A Man, a Wheelbarrow, and 33 Years
The tools were modest to the point of absurdity: a wheelbarrow, a ladder, a bucket, and his own two hands. Cheval worked his full postal route during the day — still delivering letters, still walking those 18 miles — and then, when most men his age were resting their feet by the fire, he went to work on his palace. Night after night, year after year, often by the light of a lantern.
He gathered stones from fields, riverbeds, and roadsides, hauling them home in his postal bag until the weight became too much, then switching to the wheelbarrow. He mixed his own cement. He carved and shaped and stacked and dreamed out loud in limestone and mortar.
The structure that slowly rose in his garden at Hauterives was unlike anything France — or arguably the world — had ever seen. He called it Le Palais Idéal, the Ideal Palace. Its facades were crowded with towers, grottos, temples, and cascading organic forms. Animals and mythological figures emerged from the walls. Hindu temples stood beside Egyptian tombs beside medieval European turrets. It was architectural chaos held together by one man's iron will and an internal logic that answered to no school of design and no era of history.
His neighbors thought he'd lost his mind. His first wife died. His daughter died. He kept building.
The Architecture of Obsession
What makes Cheval's story so quietly staggering isn't just the physical scale of what he accomplished — though the Palais Idéal stands roughly 85 feet long and 46 feet high, and is genuinely monumental for a solo effort. It's the fact that he never wavered. Not once in 33 years did he seem to seriously entertain the possibility that the project wasn't worth finishing.
He inscribed his own words into the walls as he worked, leaving behind a kind of running autobiography in stone. "I built this palace as the refuge of my soul," one inscription reads. Another: "Out of a dream I built it." There was no audience he was performing for. No patron he was trying to impress. The palace was simply something that had to exist, and he was simply the person who had to build it.
Psychologists and art historians have spent considerable energy trying to explain what drove him.
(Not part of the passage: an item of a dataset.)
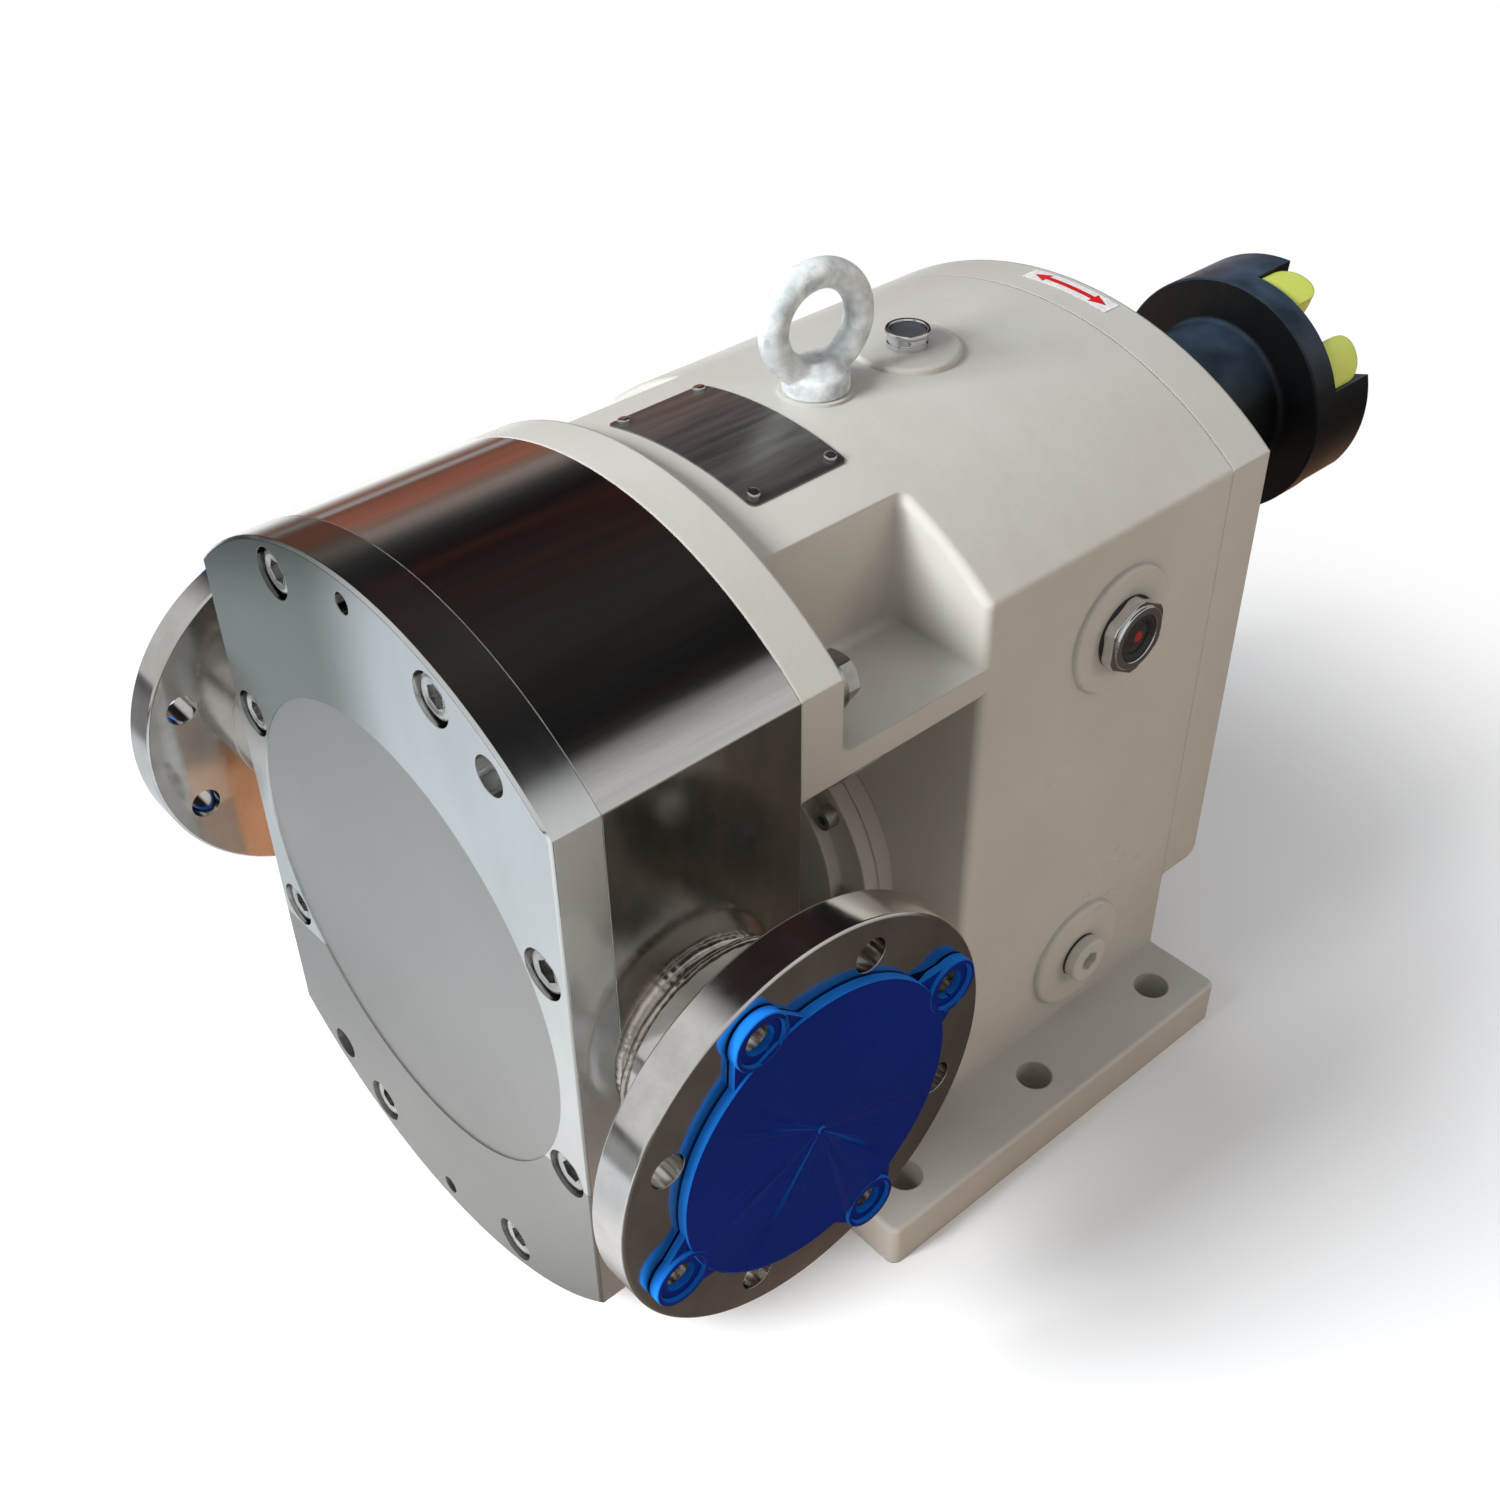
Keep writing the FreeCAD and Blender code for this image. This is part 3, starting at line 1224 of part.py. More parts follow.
def port_cap(side):
    """Plastic cap on a port flange: hollow disc, four ears over bolt holes, spigot in the bore."""
    face = port_face + cap_gap
    disc = Part.makeCylinder(cap_radius, cap_height, Vector(face, 0, 0), Vector(1, 0, 0))
    disc = disc.makeFillet(cap_rounding, edges_where(disc, lambda e, m: abs(m.x - face - cap_height) < 0.1
                                                     and e.Length > cap_radius))
    pieces = [disc]
    for k in range(cap_ears):
        turn = math.radians(port_bolt_phase) + 2 * math.pi * k / cap_ears
        direction = Vector(0, math.cos(turn), math.sin(turn))
        pieces.append(Part.makeCylinder(cap_ear_radius, cap_height, Vector(face, 0, 0)
                                        + direction * port_bolt_circle, Vector(1, 0, 0)))
        arm = Part.makeBox(cap_arm_thickness, port_bolt_circle - cap_radius / 2, 2 * cap_ear_radius,
                           Vector(face, cap_radius / 2, -cap_ear_radius))
        arm.rotate(Vector(0, 0, 0), Vector(1, 0, 0), math.degrees(turn))
        pieces.append(arm)
    spigot_radius = port_bore_radius - cap_spigot_play
    spigot = Part.makeCylinder(spigot_radius, cap_spigot_length + cap_gap,
                               Vector(port_face - cap_spigot_length, 0, 0), Vector(1, 0, 0))
    pieces.append(spigot)
    nib = Part.makeCone(cap_nib_radius, cap_nib_radius / 2, cap_nib_height, Vector(face + cap_height, 0, 0),
                        Vector(1, 0, 0))
    pieces.append(nib)
    solid = fused(pieces)
    mouth = port_face - cap_spigot_length - 1
    hollow = Part.makeCylinder(spigot_radius - cap_wall, face + cap_height - cap_wall - mouth,
                               Vector(mouth, 0, 0), Vector(1, 0, 0))
    rim = Part.makeCylinder(cap_radius - cap_wall, cap_height - cap_wall, Vector(face, 0, 0),
                            Vector(1, 0, 0))
    rim = rim.cut(Part.makeCylinder(spigot_radius, cap_height, Vector(face, 0, 0), Vector(1, 0, 0)))
    cuts = [hollow, rim]
    for k in range(cap_ears):
        turn = math.radians(port_bolt_phase) + 2 * math.pi * k / cap_ears
        direction = Vector(0, math.cos(turn), math.sin(turn))
        cuts.append(Part.makeCylinder(cap_ear_hole, cap_height + 2, Vector(face - 1, 0, 0)
                                      + direction * port_bolt_circle, Vector(1, 0, 0)))
    return placed_on_port(solid.cut(cuts), side)


def export(name, shapes):
    """Writes one sub-part, which is one solid or a group of like solids."""
    if not isinstance(shapes, list):
        shapes = [shapes]
    solids = [solid for shape in shapes for solid in shape.Solids]
    for solid in solids:
        if not solid.isValid():
            raise ValueError(name + " is not a valid solid")
    shape = solids[0] if len(solids) == 1 else Part.makeCompound(solids)
    shape.exportStep("parts/" + name + ".step")
    print(name, len(solids), "solids", round(sum(solid.Volume for solid in solids) / 1000.0, 1), "cm3")


os.makedirs("parts", exist_ok=True)

export("gearbox_housing", gearbox_housing())
export("rear_cover", rear_cover())
export("rear_cover_screws", rear_cover_screws())
export("rear_bearing_cap_drive", rear_cap(drive_z, True))
export("rear_bearing_cap_blind", rear_cap(driven_z, False))
export("rear_cap_screws", rear_cap_screws_set())
export("bearing_carrier_upper", bearing_carrier(drive_z))
export("bearing_carrier_lower", bearing_carrier(driven_z))
export("bearing_cover_upper", bearing_cover(drive_z))
export("bearing_cover_lower", bearing_cover(driven_z))
export("bearing_cover_screws", bearing_cover_screws())
export("front_oil_seals", front_oil_seals())
export("rear_oil_seal", rear_oil_seal())
export("bearing_outer_rings", outer_rings(front_bearing_radius, front_race_outer,
                                          front_bearing_start(), front_bearing_width)
       + outer_rings(rear_bearing_radius, rear_race_outer, rear_bearing_front, rear_bearing_width))
export("rotor_case", rotor_case())
export("port_stub_right", port_stub(1))
export("port_stub_left", port_stub(-1))
export("cover_seal_ring", cover_seal_ring())
export("front_cover", front_cover())
export("cover_screws", cover_screws())
export("dowel_pins", dowel_pins())
export("case_bolts", case_bolts())
export("case_bolt_washers", case_bolt_washers())
export("seal_housings", [seal_housing(drive_z), seal_housing(driven_z)])
export("seal_stationary_rings", [stationary_ring(drive_z), stationary_ring(driven_z)])
export("eye_bolt", eye_bolt())
export("breather", breather())
export("sight_glass_body", sight_glass_body())
export("sight_glass_lens", sight_glass_lens())
export("sight_glass_gasket", flat_gasket(sight_gasket_radius, sight_thread_radius + fit_clearance,
                                         half_width + sight_boss_height, sight_z))
export("drain_plug", drain_plug())
export("drain_plug_gasket", flat_gasket(drain_head_radius, drain_thread_radius + fit_clearance,
                                        half_width + drain_boss_height, drain_z))
export("nameplate", nameplate())
export("nameplate_screws", nameplate_screws())
export("port_cap_right", port_cap(1))
export("port_cap_left", port_cap(-1))

# One rotor has a lobe and one gear a tooth where the other has a hollow and a gap
drive_lobe = -math.pi / 2
driven_lobe = math.pi / 2 + math.pi / lobes
drive_tooth = -math.pi / 2
driven_tooth = math.pi / 2 + math.pi / gear_teeth

export("drive_shaft", drive_shaft())
export("driven_shaft", shaft(driven_z, rear_bearing_front + rear_bearing_width))
for name, z, lobe, tooth in (("drive", drive_z, drive_lobe, drive_tooth),
                             ("driven", driven_z, driven_lobe, driven_tooth)):
    export(name + "_rotor", rotor(z, lobe))
    export(name + "_rotor_screw", rotor_screw(z))
    export(name + "_rotor_key", rotor_key(z))
    export(name + "_timing_gear", timing_gear(z, tooth))
    export(name + "_gear_key", gear_key(z))
    export(name + "_gear_nut", gear_nut(z))
    export(name + "_bearing_inner_rings", inner_rings(z))
    export(name + "_bearing_rollers", bearing_rollers(z))
    export(name + "_seal_ring", rotating_ring(z))
export("coupling_hub", coupling_hub())
export("coupling_spider", coupling_spider())
export("coupling_key", coupling_key())
export("coupling_set_screw", coupling_set_screw())
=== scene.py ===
import math

import bpy
from mathutils import Matrix, Vector


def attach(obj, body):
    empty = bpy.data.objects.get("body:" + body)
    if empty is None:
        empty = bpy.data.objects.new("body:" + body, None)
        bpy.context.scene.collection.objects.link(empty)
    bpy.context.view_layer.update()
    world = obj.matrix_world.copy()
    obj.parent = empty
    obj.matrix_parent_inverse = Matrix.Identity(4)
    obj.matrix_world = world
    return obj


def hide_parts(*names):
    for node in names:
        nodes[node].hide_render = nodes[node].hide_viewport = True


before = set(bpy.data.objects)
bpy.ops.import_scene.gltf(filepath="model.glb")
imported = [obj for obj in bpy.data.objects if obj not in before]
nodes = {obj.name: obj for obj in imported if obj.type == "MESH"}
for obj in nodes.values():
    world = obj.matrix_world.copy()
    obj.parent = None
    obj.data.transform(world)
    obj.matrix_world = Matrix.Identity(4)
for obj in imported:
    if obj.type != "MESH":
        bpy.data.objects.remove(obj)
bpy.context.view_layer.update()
bpy.ops.object.select_all(action="DESELECT")


# Camera. It stands in front of the right port, a little above the pump, and looks down
# on it. Its place and lens were solved from the photograph together with the main sizes.
camera_place = Vector((0.6074, -0.6030, 0.8634))
camera_azimuth = math.radians(50.79)
camera_elevation = math.radians(38.57)
camera_roll = math.radians(-2.11)

camera_back = Vector((math.sin(camera_azimuth) * math.cos(camera_elevation),
                      -math.cos(camera_azimuth) * math.cos(camera_elevation),
                      math.sin(camera_elevation)))
level_right = Vector((0, 0, 1)).cross(camera_back).normalized()
level_up = camera_back.cross(level_right)
camera_right = level_right * math.cos(camera_roll) + level_up * math.sin(camera_roll)
camera_up = level_up * math.cos(camera_roll) - level_right * math.sin(camera_roll)
camera_data = bpy.data.cameras.new("camera")
camera_data.sensor_width = 36
camera_data.lens = 42.4
camera_data.shift_x = 0.0295
camera_data.shift_y = 0.0016
camera = bpy.data.objects.new("camera", camera_data)
bpy.context.collection.objects.link(camera)
camera_turn = Matrix((camera_right, camera_up, camera_back)).transposed().to_4x4()
camera.matrix_world = Matrix.Translation(camera_place) @ camera_turn
bpy.context.scene.camera = camera
bpy.context.scene.view_settings.view_transform = "Standard"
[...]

The grief of personal loss. A compensatory fantasy for a life that felt small. The particular stubbornness of a man who had nothing to prove to anyone and everything to prove to himself. All of it is probably true, and none of it is quite sufficient.
Some people just have a thing inside them that needs to get out. Cheval's happened to require a wheelbarrow and three decades.
From Village Eccentric to Recognized Master
For most of his lifetime, Cheval was regarded as a local curiosity at best, a cautionary tale at worst. Official France had no category for what he'd made. It wasn't architecture. It wasn't quite sculpture. It wasn't folk art in any recognizable form. It was something that had arrived fully formed from one man's interior world, and the cultural establishment didn't know what to do with it.
The Surrealists were the first to take him seriously. André Breton championed the Palais Idéal in the 1930s as a supreme example of pure imaginative creation — the kind of thing that happens when a person bypasses every convention and builds directly from the unconscious. Pablo Picasso is said to have made the trip to Hauterives to see it in person.
In 1969, the French government officially classified the Palais Idéal as a historic monument — a remarkable designation for something built by an untrained postman with a wheelbarrow. Today it draws roughly 150,000 visitors a year. It is widely considered one of the greatest examples of outsider art, or art brut, in existence.
Cheval himself lived to see none of the serious recognition. He died in 1924, having spent his final years building one more thing: an elaborate mausoleum for himself in the local cemetery, because the authorities wouldn't permit him to be buried inside his palace. Even in death, he kept working.
What an Unremarkable Life Can Hold
There's a version of Ferdinand Cheval's story that gets told as inspiration porn — the little guy who proved the doubters wrong, the dreamer who built something beautiful against all odds. That version isn't wrong, exactly, but it sells something short.
What's more interesting, and more honest, is the question of what it actually costs to be that person. To walk 18 miles a day and then go home and haul stones in the dark. To watch the people around you shake their heads and keep going anyway. To pour the entirety of yourself into something that may never be recognized, because the alternative — not building it — is simply inconceivable.
Cheval didn't build the Palais Idéal because he believed in himself in some motivational-poster kind of way. He built it because the idea had him, not the other way around. And that distinction matters. The most extraordinary things in human history often don't come from people who set goals and followed systems. They come from people who got caught by something and couldn't get free.
A postman tripped over a rock. And then he built a palace.
Sometimes that's all it takes — and sometimes that's everything.